In the previous September I started learning Czech language, it’s interesting and not so hard, but a few things are really pain in the ass. One of them – word’s endings. They varies between declinations, kinds and forms. And there’s a lot of exceptions. So I decided to write a little app, that would grab random texts from internet, replace word’s endings with inputs and check correctness of values in inputs. And also I wanted make app as small as possible, ideally even server-less.
As a data source I chose Czech Wikipedia, it’s API has all I need:
-
get random article title – ?action=query&list=random;
-
get article summary by title without markup – ?action=query&prop=extracts;
-
JSONP, so app can be server-less – cross-site requests.
We can easily try this API with curl:
# Get random article title:
➜ curl "https://cs.wikipedia.org/w/api.php?action=query&list=random&rnlimit=1&rnnamespace=0&format=json"
{"batchcomplete":"","continue":{"rncontinue":"0.126319054816|0.12632136624|1223411|0","continue":"-||"},"query":{"random":[{"id":1248403,"ns":0,"title":"Weinmannia"}]}}%
# Get article summary by title:
➜ curl "https://cs.wikipedia.org/w/api.php?action=query&prop=extracts&exintro=&explaintext=&titles=Weinmannia&format=json"
{"batchcomplete":"","query":{"pages":{"1248403":{"pageid":1248403,"ns":0,"title":"Weinmannia","extract":"Weinmannia je rod rostlin z \u010deledi kunoniovit\u00e9 (Cunoniaceae). Jsou to d\u0159eviny se zpe\u0159en\u00fdmi nebo jednoduch\u00fdmi vst\u0159\u00edcn\u00fdmi listy a drobn\u00fdmi kv\u011bty v klasovit\u00fdch nebo hroznovit\u00fdch kv\u011btenstv\u00edch. Rod zahrnuje asi 150 druh\u016f. Je roz\u0161\u00ed\u0159en zejm\u00e9na na ji\u017en\u00ed polokouli v m\u00edrn\u00e9m p\u00e1su a v tropick\u00fdch hor\u00e1ch. Vyskytuje se v Latinsk\u00e9 Americe, jihov\u00fdchodn\u00ed Asii, Tichomo\u0159\u00ed, Madagaskaru a Nov\u00e9m Z\u00e9landu.\nRostliny byly v minulosti t\u011b\u017eeny zejm\u00e9na jako zdroj t\u0159\u00edslovin a d\u0159eva k v\u00fdrob\u011b d\u0159ev\u011bn\u00e9ho uhl\u00ed. Maj\u00ed tak\u00e9 v\u00fdznam v domorod\u00e9 medic\u00edn\u011b."}}}}%
For frontend I used React with Redux and Material-UI. I didn’t wanted to mess with webpack/etc configs, so I just used Create React App. And it works pretty well.

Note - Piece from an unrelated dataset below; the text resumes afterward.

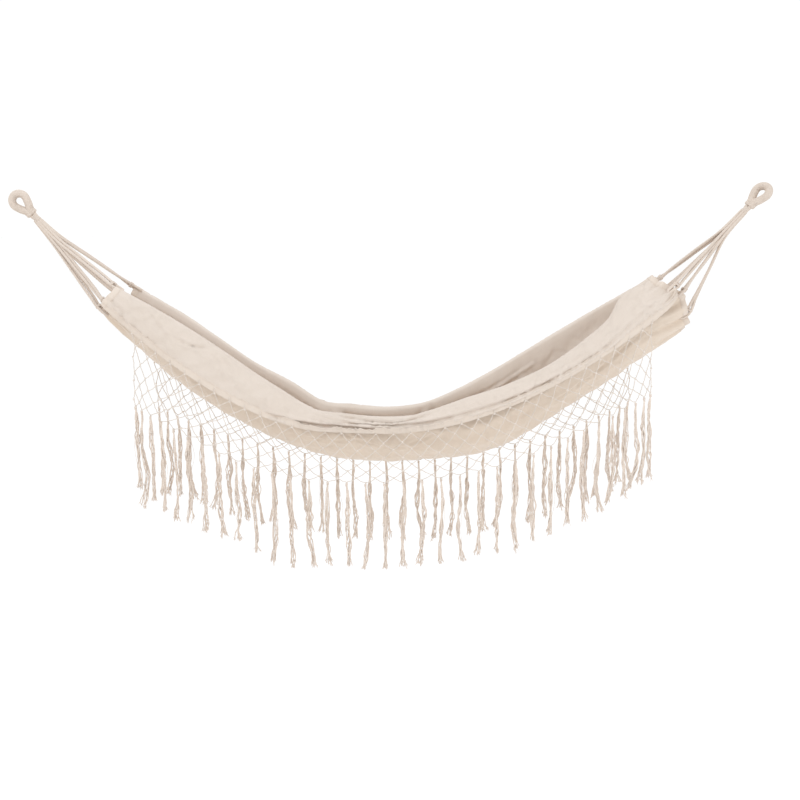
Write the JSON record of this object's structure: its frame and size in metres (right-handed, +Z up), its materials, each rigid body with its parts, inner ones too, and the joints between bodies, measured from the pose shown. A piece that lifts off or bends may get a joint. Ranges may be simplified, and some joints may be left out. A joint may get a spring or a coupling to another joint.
{
  "type": "rope hammock",
  "caption": "Cotton hammock: a gathered cloth bed hung by spread rope cords from a served eye at each end, with a knotted net and tassels along both edges.",
  "frame": {"origin": "bearing point of the left eye, where a hook or tree rope touches the inside of the loop", "axes": "+X along the hammock to the right eye's bearing point, +Y across it to the far side, +Z up"},
  "size_m": [2.14, 0.27, 1.0581],
  "materials": {
    "served_rope": "tightly served cotton rope",
    "whipping_twine": "bound cotton twine",
    "suspension_rope": "twisted cotton rope",
    "cotton_cloth": "plain woven natural cotton",
    "net_yarn": "plied cotton yarn",
    "tassel_yarn": "loosely twisted cotton yarn"
  },
  "bodies": {
    "hangers": {"left_eye": "served_rope", "right_eye": "served_rope", "left_whipping": "whipping_twine", "right_whipping": "whipping_twine"},
    "bed": {"left_bundle": "suspension_rope", "right_bundle": "suspension_rope", "left_cord_1": "suspension_rope", "left_cord_2": "suspension_rope", "left_cord_3": "suspension_rope", "left_cord_4": "suspension_rope", "left_cord_5": "suspension_rope", "right_cord_1": "suspension_rope", "right_cord_2": "suspension_rope", "right_cord_3": "suspension_rope", "right_cord_4": "suspension_rope", "right_cord_5": "suspension_rope", "left_end_hem": "cotton_cloth", "right_end_hem": "cotton_cloth", "bed_cloth": "cotton_cloth", "near_hem": "cotton_cloth", "far_hem": "cotton_cloth", "near_net": "net_yarn", "far_net": "net_yarn"},
    "near_fringe_1": {"near_tassels_1": "tassel_yarn"},
    "near_fringe_2": {"near_tassels_2": "tassel_yarn"},
    "near_fringe_3": {"near_tassels_3": "tassel_yarn"},
    "near_fringe_4": {"near_tassels_4": "tassel_yarn"},
    "near_fringe_5": {"near_tassels_5": "tassel_yarn"},
    "near_fringe_6": {"near_tassels_6": "tassel_yarn"},
    "near_fringe_7": {"near_tassels_7": "tassel_yarn"},
    "near_fringe_8": {"near_tassels_8": "tassel_yarn"},
    "near_fringe_9": {"near_tassels_9": "tassel_yarn"},
    "near_fringe_10": {"near_tassels_10": "tassel_yarn"},
    "near_fringe_11": {"near_tassels_11": "tassel_yarn"},
    "near_fringe_12": {"near_tassels_12": "tassel_yarn"},
    "near_fringe_13": {"near_tassels_13": "tassel_yarn"},
    "near_fringe_14": {"near_tassels_14": "tassel_yarn"},
    "near_fringe_15": {"near_tassels_15": "tassel_yarn"},
    "near_fringe_16": {"near_tassels_16": "tassel_yarn"},
    "near_fringe_17": {"near_tassels_17": "tassel_yarn"},
    "far_fringe_1": {"far_tassels_1": "tassel_yarn"},
    "far_fringe_2": {"far_tassels_2": "tassel_yarn"},
    "far_fringe_3": {"far_tassels_3": "tassel_yarn"},
    "far_fringe_4": {"far_tassels_4": "tassel_yarn"},
    "far_fringe_5": {"far_tassels_5": "tassel_yarn"},
    "far_fringe_6": {"far_tassels_6": "tassel_yarn"},
    "far_fringe_7": {"far_tassels_7": "tassel_yarn"},
    "far_fringe_8": {"far_tassels_8": "tassel_yarn"},
    "far_fringe_9": {"far_tassels_9": "tassel_yarn"},
    "far_fringe_10": {"far_tassels_10": "tassel_yarn"},
    "far_fringe_11": {"far_tassels_11": "tassel_yarn"},
    "far_fringe_12": {"far_tassels_12": "tassel_yarn"},
    "far_fringe_13": {"far_tassels_13": "tassel_yarn"},
    "far_fringe_14": {"far_tassels_14": "tassel_yarn"},
    "far_fringe_15": {"far_tassels_15": "tassel_yarn"},
    "far_fringe_16": {"far_tassels_16": "tassel_yarn"},
    "far_fringe_17": {"far_tassels_17": "tassel_yarn"}
  },
  "joints": [
    {"name": "bed_swing", "type": "hinge", "parent": "hangers", "child": "bed", "pos_m": [1.045, 0, -0.05945], "axis": [1, 0, 0], "range_deg": [-35, 35]},
    {"name": "near_tassel_swing", "type": "hinge", "parent": "bed", "child": "near_fringe_1", "pos_m": [1.045, -0.127, -0.80073], "axis": [1, 0, 0], "range_deg": [-25, 25]},
    {"name": "near_tassel_swing_2", "type": "hinge", "parent": "bed", "child": "near_fringe_2", "pos_m": [1.045, -0.127, -0.79853], "axis": [1, 0, 0], "range_deg": [-25, 25]},
    {"name": "near_tassel_swing_3", "type": "hinge", "parent": "bed", "child": "near_fringe_3", "pos_m": [1.045, -0.127, -0.79416], "axis": [1, 0, 0], "range_deg": [-25, 25]},
    {"name": "near_tassel_swing_4", "type": "hinge", "parent": "bed", "child": "near_fringe_4", "pos_m": [1.045, -0.127, -0.78765], "axis": [1, 0, 0], "range_deg": [-25, 25]},
    {"name": "near_tassel_swing_5", "type": "hinge", "parent": "bed", "child": "near_fringe_5", "pos_m": [1.045, -0.127, -0.77907], "axis": [1, 0, 0], "range_deg": [-25, 25]},
    {"name": "near_tassel_swing_6", "type": "hinge", "parent": "bed", "child": "near_fringe_6", "pos_m": [1.045, -0.127, -0.7685], "axis": [1, 0, 0], "range_deg": [-25, 25]},
    {"name": "near_tassel_swing_7", "type": "hinge", "parent": "bed", "child": "near_fringe_7", "pos_m": [1.045, -0.127, -0.75603], "axis": [1, 0, 0], "range_deg": [-25, 25]},
    {"name": "near_tassel_swing_8", "type": "hinge", "parent": "bed", "child": "near_fringe_8", "pos_m": [1.045, -0.127, -0.74179], "axis": [1, 0, 0], "range_deg": [-25, 25]},
    {"name": "near_tassel_swing_9", "type": "hinge", "parent": "bed", "child": "near_fringe_9", "pos_m": [1.045, -0.127, -0.72591], "axis": [1, 0, 0], "range_deg": [-25, 25]},
    {"name": "near_tassel_swing_10", "type": "hinge", "parent": "bed", "child": "near_fringe_10", "pos_m": [1.045, -0.127, -0.70855], "axis": [1, 0, 0], "range_deg": [-25, 25]},
    {"name": "near_tassel_swing_11", "type": "hinge", "parent": "bed", "child": "near_fringe_11", "pos_m": [1.045, -0.127, -0.68987], "axis": [1, 0, 0], "range_deg": [-25, 25]},
    {"name": "near_tassel_swing_12", "type": "hinge", "parent": "bed", "child": "near_fringe_12", "pos_m": [1.045, -0.127, -0.67005], "axis": [1, 0, 0], "range_deg": [-25, 25]},
    {"name": "near_tassel_swing_13", "type": "hinge", "parent": "bed", "child": "near_fringe_13", "pos_m": [1.045, -0.127, -0.64931], "axis": [1, 0, 0], "range_deg": [-25, 25]},
    {"name": "near_tassel_swing_14", "type": "hinge", "parent": "bed", "child": "near_fringe_14", "pos_m": [1.045, -0.127, -0.62784], "axis": [1, 0, 0], "range_deg": [-25, 25]},
    {"name": "near_tassel_swing_15", "type": "hinge", "parent": "bed", "child": "near_fringe_15", "pos_m": [1.045, -0.127, -0.60588], "axis": [1, 0, 0], "range_deg": [-25, 25]},
    {"name": "near_tassel_swing_16", "type": "hinge", "parent": "bed", "child": "near_fringe_16", "pos_m": [1.045, -0.127, -0.58365], "axis": [1, 0, 0], "range_deg": [-25, 25]},
    {"name": "near_tassel_swing_17", "type": "hinge", "parent": "bed", "child": "near_fringe_17", "pos_m": [1.045, -0.127, -0.56139], "axis": [1, 0, 0], "range_deg": [-25, 25]},
    {"name": "far_tassel_swing", "type": "hinge", "parent": "bed", "child": "far_fringe_1", "pos_m": [1.045, 0.127, -0.80078], "axis": [1, 0, 0], "range_deg": [-25, 25]},
    {"name": "far_tassel_swing_2", "type": "hinge", "parent": "bed", "child": "far_fringe_2", "pos_m": [1.045, 0.127, -0.79903], "axis": [1, 0, 0], "range_deg": [-25, 25]},
    {"name": "far_tassel_swing_3", "type": "hinge", "parent": "bed", "child": "far_fringe_3", "pos_m": [1.045, 0.127, -0.79556], "axis": [1, 0, 0], "range_deg": [-25, 25]},
    {"name": "far_tassel_swing_4", "type": "hinge", "parent": "bed", "child": "far_fringe_4", "pos_m": [1.045, 0.127, -0.79038], "axis": [1, 0, 0], "range_deg": [-25, 25]},
    {"name": "far_tassel_swing_5", "type": "hinge", "parent": "bed", "child": "far_fringe_5", "pos_m": [1.045, 0.127, -0.78356], "axis": [1, 0, 0], "range_deg": [-25, 25]},
    {"name": "far_tassel_swing_6", "type": "hinge", "parent": "bed", "child": "far_fringe_6", "pos_m": [1.045, 0.127, -0.77515], "axis": [1, 0, 0], "range_deg": [-25, 25]},
    {"name": "far_tassel_swing_7", "type": "hinge", "parent": "bed", "child": "far_fringe_7", "pos_m": [1.045, 0.127, -0.76523], "axis": [1, 0, 0], "range_deg": [-25, 25]},
    {"name": "far_tassel_swing_8", "type": "hinge", "parent": "bed", "child": "far_fringe_8", "pos_m": [1.045, 0.127, -0.7539], "axis": [1, 0, 0], "range_deg": [-25, 25]},
    {"name": "far_tassel_swing_9", "type": "hinge", "parent": "bed", "child": "far_fringe_9", "pos_m": [1.045, 0.127, -0.74127], "axis": [1, 0, 0], "range_deg": [-25, 25]},
    {"name": "far_tassel_swing_10", "type": "hinge", "parent": "bed", "child": "far_fringe_10", "pos_m": [1.045, 0.127, -0.72746], "axis": [1, 0, 0], "range_deg": [-25, 25]},
    {"name": "far_tassel_swing_11", "type": "hinge", "parent": "bed", "child": "far_fringe_11", "pos_m": [1.045, 0.127, -0.7126], "axis": [1, 0, 0], "range_deg": [-25, 25]},
    {"name": "far_tassel_swing_12", "type": "hinge", "parent": "bed", "child": "far_fringe_12", "pos_m": [1.045, 0.127, -0.69684], "axis": [1, 0, 0], "range_deg": [-25, 25]},
    {"name": "far_tassel_swing_13", "type": "hinge", "parent": "bed", "child": "far_fringe_13", "pos_m": [1.045, 0.127, -0.68034], "axis": [1, 0, 0], "range_deg": [-25, 25]},
    {"name": "far_tassel_swing_14", "type": "hinge", "parent": "bed", "child": "far_fringe_14", "pos_m": [1.045, 0.127, -0.66326], "axis": [1, 0, 0], "range_deg": [-25, 25]},
    {"name": "far_tassel_swing_15", "type": "hinge", "parent": "bed", "child": "far_fringe_15", "pos_m": [1.045, 0.127, -0.64579], "axis": [1, 0, 0], "range_deg": [-25, 25]},
    {"name": "far_tassel_swing_16", "type": "hinge", "parent": "bed", "child": "far_fringe_16", "pos_m": [1.045, 0.127, -0.6281], "axis": [1, 0, 0], "range_deg": [-25, 25]},
    {"name": "far_tassel_swing_17", "type": "hinge", "parent": "bed", "child": "far_fringe_17", "pos_m": [1.045, 0.127, -0.6104], "axis": [1, 0, 0], "range_deg": [-25, 25]}
  ],
  "couplings": [
    {"joint": "near_tassel_swing_2", "follows": "near_tassel_swing", "ratio": 1},
    {"joint": "near_tassel_swing_3", "follows": "near_tassel_swing", "ratio": 1},
    {"joint": "near_tassel_swing_4", "follows": "near_tassel_swing", "ratio": 1},
    {"joint": "near_tassel_swing_5", "follows": "near_tassel_swing", "ratio": 1},
    {"joint": "near_tassel_swing_6", "follows": "near_tassel_swing", "ratio": 1},
    {"joint": "near_tassel_swing_7", "follows": "near_tassel_swing", "ratio": 1},
    {"joint": "near_tassel_swing_8", "follows": "near_tassel_swing", "ratio": 1},
    {"joint": "near_tassel_swing_9", "follows": "near_tassel_swing", "ratio": 1},
    {"joint": "near_tassel_swing_10", "follows": "near_tassel_swing", "ratio": 1},
    {"joint": "near_tassel_swing_11", "follows": "near_tassel_swing", "ratio": 1},
    {"joint": "near_tassel_swing_12", "follows": "near_tassel_swing", "ratio": 1},
    {"joint": "near_tassel_swing_13", "follows": "near_tassel_swing", "ratio": 1},
    {"joint": "near_tassel_swing_14", "follows": "near_tassel_swing", "ratio": 1},
    {"joint": "near_tassel_swing_15", "follows": "near_tassel_swing", "ratio": 1},
    {"joint": "near_tassel_swing_16", "follows": "near_tassel_swing", "ratio": 1},
    {"joint": "near_tassel_swing_17", "follows": "near_tassel_swing", "ratio": 1},
    {"joint": "far_tassel_swing_2", "follows": "far_tassel_swing", "ratio": 1},
    {"joint": "far_tassel_swing_3", "follows": "far_tassel_swing", "ratio": 1},
    {"joint": "far_tassel_swing_4", "follows": "far_tassel_swing", "ratio": 1},
    {"joint": "far_tassel_swing_5", "follows": "far_tassel_swing", "ratio": 1},
    {"joint": "far_tassel_swing_6", "follows": "far_tassel_swing", "ratio": 1},
    {"joint": "far_tassel_swing_7", "follows": "far_tassel_swing", "ratio": 1},
    {"joint": "far_tassel_swing_8", "follows": "far_tassel_swing", "ratio": 1},
    {"joint": "far_tassel_swing_9", "follows": "far_tassel_swing", "ratio": 1},
    {"joint": "far_tassel_swing_10", "follows": "far_tassel_swing", "ratio": 1},
    {"joint": "far_tassel_swing_11", "follows": "far_tassel_swing", "ratio": 1},
    {"joint": "far_tassel_swing_12", "follows": "far_tassel_swing", "ratio": 1},
    {"joint": "far_tassel_swing_13", "follows": "far_tassel_swing", "ratio": 1},
    {"joint": "far_tassel_swing_14", "follows": "far_tassel_swing", "ratio": 1},
    {"joint": "far_tassel_swing_15", "follows": "far_tassel_swing", "ratio": 1},
    {"joint": "far_tassel_swing_16", "follows": "far_tassel_swing", "ratio": 1},
    {"joint": "far_tassel_swing_17", "follows": "far_tassel_swing", "ratio": 1}
  ]
}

Mostly implementation isn’t interesting, it’s just a standard react+redux app. But there was a few not so obvious problems.
The first was finding word’s endings, there’s no tools for nlp for Czech in JavaScript world. But the language has limited set of word’s endings, so hardcoding them and checking every long enough word works:
const ENDS = [
'etem',
'ého',
...
'ě',
];
(word) => {
if (word.length < 4) {
return null;
}
for (const end of ENDS) {
if (word.endsWith(end) && (word.length - end.length) > 3) {
return end;
}
}
return null;
}
Another problem was extracting words from text, regular expressions like (\w+)
doesn’t work
with words like křižovatka
. And also I need to extract not only words, but a
symbols before and after the word. So I used ugly regexp:
(part) => {
const matched = part.match(/([.,\/#!$%\^&\*;:{}=\-_`~()]*)([^.,\/#!$%\^&\*;:{}=\-_`~()]*)([.,\/#!$%\^&\*;:{}=\-_`~()]*)/);
return matched.slice(1);
}
The last non-obvious part was to make client side routing work properly on heroku (on page refresh, etc).
But it was solved by just adding static.json
with content like:
{
"root": "build/",
"clean_urls": false,
"routes": {
"/**": "index.html"
},
"https_only": true
}
And that’s all. Result app is a bit hackish and a bit ugly, but it’s useful, at least for me.